Shares that represent the capital are monitored according to dematerialization principles.
In capital increases of the Company, assets deemed appropriate to be included in the portfolio by the Board may be added as capital in kind. The Board sets forth the procedures and principles on valuation of these assets.
Shares issued in return for capital in kind may be offered to the public within the framework of the principles determined by the Board.
The resolution to increase the capital in kind can only be adopted at the general assembly.
Transfer of shares is subject to the provisions of the Turkish Commercial Code and the Capital Market Legislation.
Capital market instruments included in the Company's portfolio must be kept at İstanbul Takas ve Saklama Bankası A.Ş. through a custody agreement to be made within the framework of the Capital Market Legislation.
All assets within the Company's portfolio, except for parcels, land, rights, projects that have not yet started the construction phase, and capital market instruments, must be insured against any kinds of damages that may occur, by taking into account their fair market values.
Corporate Governance Principles established by the Capital Markets Board as mandatory requirements shall be complied with. Transactions made and resolutions of the board of directors adopted without complying with the mandatory principles shall be null and void and shall be deemed contrary to the articles of association.

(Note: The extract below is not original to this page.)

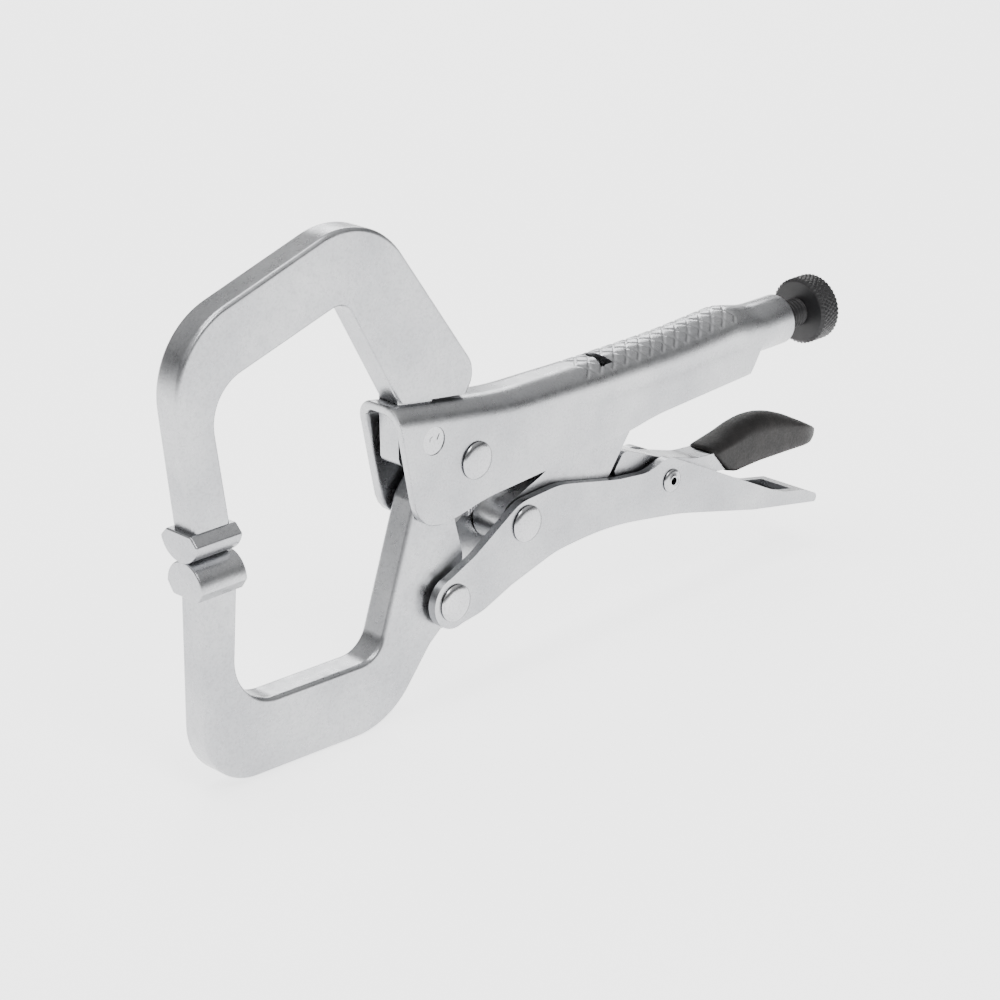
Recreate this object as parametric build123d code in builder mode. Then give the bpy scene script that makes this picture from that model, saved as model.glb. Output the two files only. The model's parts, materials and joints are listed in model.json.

Introduction of amendments to these articles of association and their implementation are subject to the permission of the Ministry of Trade of the Republic of Türkiye and the Capital Markets Board. After permission is obtained from the Capital Markets Board and the Ministry of Trade of the Republic of Türkiye, a resolution is adopted to amend the articles of association within the framework of the Turkish Commercial Code and the provisions specified in the articles of association. Amendments shall come into effect as of their announcement dates after they are duly approved and registered with the Trade Registry.